■ **Exercise**
Find the line containing "obj.parent = None" and copy it exactly, along with every line after it up to and including the line containing "HOLDER_BASE_H = 2.0". Copy nothing else.

■ **Data extract**
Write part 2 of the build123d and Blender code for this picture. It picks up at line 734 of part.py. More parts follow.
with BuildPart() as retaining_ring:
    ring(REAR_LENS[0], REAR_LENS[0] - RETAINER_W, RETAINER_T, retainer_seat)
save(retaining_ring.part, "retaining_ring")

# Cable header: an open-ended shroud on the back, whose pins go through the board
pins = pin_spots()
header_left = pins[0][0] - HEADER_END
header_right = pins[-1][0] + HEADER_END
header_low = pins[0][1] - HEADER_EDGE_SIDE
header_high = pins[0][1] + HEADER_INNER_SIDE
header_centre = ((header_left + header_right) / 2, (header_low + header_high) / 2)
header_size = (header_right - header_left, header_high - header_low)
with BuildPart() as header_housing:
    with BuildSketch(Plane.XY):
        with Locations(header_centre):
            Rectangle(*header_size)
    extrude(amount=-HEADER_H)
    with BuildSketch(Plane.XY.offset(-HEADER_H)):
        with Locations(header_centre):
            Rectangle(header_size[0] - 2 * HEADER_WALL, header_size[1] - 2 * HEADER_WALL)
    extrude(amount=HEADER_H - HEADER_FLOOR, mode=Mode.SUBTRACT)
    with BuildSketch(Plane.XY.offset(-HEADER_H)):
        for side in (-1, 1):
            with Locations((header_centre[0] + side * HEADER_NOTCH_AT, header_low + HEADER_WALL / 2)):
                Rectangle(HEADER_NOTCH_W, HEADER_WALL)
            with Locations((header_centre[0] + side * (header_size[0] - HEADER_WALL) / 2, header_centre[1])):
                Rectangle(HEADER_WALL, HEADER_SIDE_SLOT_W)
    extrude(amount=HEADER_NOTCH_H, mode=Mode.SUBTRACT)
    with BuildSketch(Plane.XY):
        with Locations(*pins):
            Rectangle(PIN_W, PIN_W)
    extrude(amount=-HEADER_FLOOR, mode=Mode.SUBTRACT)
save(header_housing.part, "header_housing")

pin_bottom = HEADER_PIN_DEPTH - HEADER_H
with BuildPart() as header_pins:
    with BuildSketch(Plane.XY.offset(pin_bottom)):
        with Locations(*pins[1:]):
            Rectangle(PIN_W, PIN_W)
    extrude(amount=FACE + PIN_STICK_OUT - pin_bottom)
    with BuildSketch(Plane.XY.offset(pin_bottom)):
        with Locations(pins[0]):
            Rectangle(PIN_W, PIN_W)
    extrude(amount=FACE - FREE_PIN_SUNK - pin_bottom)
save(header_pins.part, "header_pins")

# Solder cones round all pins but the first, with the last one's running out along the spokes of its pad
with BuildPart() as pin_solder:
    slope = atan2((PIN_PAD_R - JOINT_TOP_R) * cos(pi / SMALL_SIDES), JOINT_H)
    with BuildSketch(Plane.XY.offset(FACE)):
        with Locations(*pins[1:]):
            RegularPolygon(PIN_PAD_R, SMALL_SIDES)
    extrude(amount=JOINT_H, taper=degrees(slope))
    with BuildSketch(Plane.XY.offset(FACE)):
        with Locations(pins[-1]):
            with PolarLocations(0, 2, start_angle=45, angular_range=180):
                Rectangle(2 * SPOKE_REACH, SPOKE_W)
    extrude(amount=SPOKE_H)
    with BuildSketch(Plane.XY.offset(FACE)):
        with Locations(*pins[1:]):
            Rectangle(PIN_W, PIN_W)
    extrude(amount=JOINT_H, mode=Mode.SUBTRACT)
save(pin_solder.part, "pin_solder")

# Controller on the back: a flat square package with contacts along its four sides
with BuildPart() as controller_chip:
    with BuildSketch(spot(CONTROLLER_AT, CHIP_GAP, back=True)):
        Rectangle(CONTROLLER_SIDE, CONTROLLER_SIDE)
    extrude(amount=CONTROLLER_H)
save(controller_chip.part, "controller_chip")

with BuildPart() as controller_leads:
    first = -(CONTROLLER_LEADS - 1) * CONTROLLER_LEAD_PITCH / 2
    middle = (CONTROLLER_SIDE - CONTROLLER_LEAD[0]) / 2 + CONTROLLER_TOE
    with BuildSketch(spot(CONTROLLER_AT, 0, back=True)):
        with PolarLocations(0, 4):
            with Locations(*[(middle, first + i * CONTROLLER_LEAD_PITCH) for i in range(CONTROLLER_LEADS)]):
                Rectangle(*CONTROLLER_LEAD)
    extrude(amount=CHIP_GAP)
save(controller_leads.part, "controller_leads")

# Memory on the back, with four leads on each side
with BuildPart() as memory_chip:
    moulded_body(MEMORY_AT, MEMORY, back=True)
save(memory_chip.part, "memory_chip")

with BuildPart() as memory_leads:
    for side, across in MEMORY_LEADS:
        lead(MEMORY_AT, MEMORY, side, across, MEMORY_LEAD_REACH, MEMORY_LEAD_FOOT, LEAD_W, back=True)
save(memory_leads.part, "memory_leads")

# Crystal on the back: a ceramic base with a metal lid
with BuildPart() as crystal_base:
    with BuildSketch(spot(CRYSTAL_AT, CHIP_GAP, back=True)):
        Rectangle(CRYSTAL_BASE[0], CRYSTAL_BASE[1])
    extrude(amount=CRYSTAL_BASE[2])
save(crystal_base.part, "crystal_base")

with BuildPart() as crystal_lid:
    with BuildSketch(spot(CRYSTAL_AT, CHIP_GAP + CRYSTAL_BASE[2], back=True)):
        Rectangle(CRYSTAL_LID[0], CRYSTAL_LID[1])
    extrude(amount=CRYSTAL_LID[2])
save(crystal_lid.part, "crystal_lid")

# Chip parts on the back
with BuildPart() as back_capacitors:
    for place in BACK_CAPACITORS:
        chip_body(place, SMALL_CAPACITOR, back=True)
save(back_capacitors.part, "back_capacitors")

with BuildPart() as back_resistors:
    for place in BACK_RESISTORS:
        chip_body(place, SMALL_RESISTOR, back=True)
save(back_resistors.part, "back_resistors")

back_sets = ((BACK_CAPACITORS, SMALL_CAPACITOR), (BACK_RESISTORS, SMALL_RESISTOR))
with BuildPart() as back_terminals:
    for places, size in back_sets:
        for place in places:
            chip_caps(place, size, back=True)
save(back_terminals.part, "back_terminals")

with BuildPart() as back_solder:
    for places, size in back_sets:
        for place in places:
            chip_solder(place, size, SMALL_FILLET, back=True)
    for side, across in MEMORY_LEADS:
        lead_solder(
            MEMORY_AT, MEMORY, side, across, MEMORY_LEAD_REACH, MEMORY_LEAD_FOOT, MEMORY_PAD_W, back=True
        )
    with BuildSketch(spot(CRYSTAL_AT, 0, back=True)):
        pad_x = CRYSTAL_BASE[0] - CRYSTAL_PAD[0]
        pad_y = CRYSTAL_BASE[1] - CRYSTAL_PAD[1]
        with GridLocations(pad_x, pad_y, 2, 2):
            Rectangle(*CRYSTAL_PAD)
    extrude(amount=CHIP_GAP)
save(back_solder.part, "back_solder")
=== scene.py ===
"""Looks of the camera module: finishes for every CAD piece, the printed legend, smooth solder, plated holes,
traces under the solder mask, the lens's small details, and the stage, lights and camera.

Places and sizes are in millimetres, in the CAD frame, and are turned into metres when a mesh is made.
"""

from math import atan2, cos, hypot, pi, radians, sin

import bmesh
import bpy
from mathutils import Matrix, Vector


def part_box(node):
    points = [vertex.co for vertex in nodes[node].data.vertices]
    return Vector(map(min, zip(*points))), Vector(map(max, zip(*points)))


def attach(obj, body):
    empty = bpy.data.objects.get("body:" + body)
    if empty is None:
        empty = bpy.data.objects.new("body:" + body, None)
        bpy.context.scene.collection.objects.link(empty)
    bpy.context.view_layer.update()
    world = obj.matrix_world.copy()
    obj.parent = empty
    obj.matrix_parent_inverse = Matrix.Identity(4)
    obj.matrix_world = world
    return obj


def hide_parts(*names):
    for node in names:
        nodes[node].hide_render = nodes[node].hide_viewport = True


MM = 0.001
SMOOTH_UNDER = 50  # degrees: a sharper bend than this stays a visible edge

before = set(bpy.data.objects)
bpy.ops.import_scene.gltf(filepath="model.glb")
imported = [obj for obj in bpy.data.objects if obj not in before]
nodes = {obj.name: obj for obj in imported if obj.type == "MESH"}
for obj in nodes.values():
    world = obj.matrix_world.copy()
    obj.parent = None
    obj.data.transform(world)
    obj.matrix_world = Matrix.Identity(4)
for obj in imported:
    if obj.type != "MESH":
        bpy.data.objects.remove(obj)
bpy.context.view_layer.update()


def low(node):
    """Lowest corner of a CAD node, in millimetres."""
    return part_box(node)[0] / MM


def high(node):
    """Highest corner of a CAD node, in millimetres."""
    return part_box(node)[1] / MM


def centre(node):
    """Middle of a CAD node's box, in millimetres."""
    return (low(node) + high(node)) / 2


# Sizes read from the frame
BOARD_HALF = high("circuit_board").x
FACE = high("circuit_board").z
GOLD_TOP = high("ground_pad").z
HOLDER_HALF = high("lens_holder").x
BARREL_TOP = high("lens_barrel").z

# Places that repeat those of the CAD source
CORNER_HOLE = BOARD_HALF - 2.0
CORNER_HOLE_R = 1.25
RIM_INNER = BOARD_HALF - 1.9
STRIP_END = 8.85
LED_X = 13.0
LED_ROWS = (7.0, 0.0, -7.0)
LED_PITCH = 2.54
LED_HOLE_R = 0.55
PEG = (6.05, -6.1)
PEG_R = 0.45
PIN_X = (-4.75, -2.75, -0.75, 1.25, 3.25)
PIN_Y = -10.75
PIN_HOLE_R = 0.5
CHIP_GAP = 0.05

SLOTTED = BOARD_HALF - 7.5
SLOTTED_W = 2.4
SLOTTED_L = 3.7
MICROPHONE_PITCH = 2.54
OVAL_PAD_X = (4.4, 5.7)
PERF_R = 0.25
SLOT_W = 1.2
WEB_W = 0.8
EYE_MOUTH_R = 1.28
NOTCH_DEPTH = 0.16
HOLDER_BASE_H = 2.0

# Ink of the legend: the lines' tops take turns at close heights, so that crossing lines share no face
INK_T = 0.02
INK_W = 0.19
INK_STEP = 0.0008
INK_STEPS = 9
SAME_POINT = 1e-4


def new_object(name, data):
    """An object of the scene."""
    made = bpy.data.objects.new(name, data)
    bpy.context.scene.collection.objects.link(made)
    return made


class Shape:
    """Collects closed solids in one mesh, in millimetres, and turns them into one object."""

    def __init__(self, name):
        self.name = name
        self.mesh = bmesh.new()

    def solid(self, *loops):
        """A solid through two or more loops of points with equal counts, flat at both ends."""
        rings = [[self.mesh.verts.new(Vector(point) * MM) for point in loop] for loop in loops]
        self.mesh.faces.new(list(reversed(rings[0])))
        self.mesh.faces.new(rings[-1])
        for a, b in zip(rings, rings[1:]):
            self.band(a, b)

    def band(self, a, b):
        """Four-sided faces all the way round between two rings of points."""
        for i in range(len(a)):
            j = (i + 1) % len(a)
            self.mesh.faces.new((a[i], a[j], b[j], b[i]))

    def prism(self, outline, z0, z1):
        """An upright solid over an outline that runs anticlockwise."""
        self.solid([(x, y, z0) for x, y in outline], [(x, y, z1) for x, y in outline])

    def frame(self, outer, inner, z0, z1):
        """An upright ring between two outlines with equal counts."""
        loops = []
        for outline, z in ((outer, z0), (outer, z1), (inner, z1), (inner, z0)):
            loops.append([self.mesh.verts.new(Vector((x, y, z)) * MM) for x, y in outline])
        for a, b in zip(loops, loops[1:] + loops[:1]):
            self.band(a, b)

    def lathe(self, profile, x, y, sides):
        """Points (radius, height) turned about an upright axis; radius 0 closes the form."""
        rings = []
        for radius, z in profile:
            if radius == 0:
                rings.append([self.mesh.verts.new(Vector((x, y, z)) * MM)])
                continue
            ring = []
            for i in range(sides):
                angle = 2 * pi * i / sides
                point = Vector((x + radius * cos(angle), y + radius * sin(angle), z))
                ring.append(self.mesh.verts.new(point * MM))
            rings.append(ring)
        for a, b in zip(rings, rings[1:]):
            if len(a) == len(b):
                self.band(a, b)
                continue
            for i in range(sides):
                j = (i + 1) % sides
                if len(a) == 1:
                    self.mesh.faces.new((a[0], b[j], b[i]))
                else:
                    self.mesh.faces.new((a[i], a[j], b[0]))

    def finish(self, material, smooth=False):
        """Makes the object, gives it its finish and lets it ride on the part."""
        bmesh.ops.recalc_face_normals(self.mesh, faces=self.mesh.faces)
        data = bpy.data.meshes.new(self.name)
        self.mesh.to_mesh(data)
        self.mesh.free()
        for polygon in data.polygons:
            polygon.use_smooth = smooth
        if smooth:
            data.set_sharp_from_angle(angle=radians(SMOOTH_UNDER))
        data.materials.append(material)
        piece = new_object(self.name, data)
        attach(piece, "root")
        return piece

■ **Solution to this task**
    obj.parent = None
    obj.data.transform(world)
    obj.matrix_world = Matrix.Identity(4)
for obj in imported:
    if obj.type != "MESH":
        bpy.data.objects.remove(obj)
bpy.context.view_layer.update()


def low(node):
    """Lowest corner of a CAD node, in millimetres."""
    return part_box(node)[0] / MM


def high(node):
    """Highest corner of a CAD node, in millimetres."""
    return part_box(node)[1] / MM


def centre(node):
    """Middle of a CAD node's box, in millimetres."""
    return (low(node) + high(node)) / 2


# Sizes read from the frame
BOARD_HALF = high("circuit_board").x
FACE = high("circuit_board").z
GOLD_TOP = high("ground_pad").z
HOLDER_HALF = high("lens_holder").x
BARREL_TOP = high("lens_barrel").z

# Places that repeat those of the CAD source
CORNER_HOLE = BOARD_HALF - 2.0
CORNER_HOLE_R = 1.25
RIM_INNER = BOARD_HALF - 1.9
STRIP_END = 8.85
LED_X = 13.0
LED_ROWS = (7.0, 0.0, -7.0)
LED_PITCH = 2.54
LED_HOLE_R = 0.55
PEG = (6.05, -6.1)
PEG_R = 0.45
PIN_X = (-4.75, -2.75, -0.75, 1.25, 3.25)
PIN_Y = -10.75
PIN_HOLE_R = 0.5
CHIP_GAP = 0.05

SLOTTED = BOARD_HALF - 7.5
SLOTTED_W = 2.4
SLOTTED_L = 3.7
MICROPHONE_PITCH = 2.54
OVAL_PAD_X = (4.4, 5.7)
PERF_R = 0.25
SLOT_W = 1.2
WEB_W = 0.8
EYE_MOUTH_R = 1.28
NOTCH_DEPTH = 0.16
HOLDER_BASE_H = 2.0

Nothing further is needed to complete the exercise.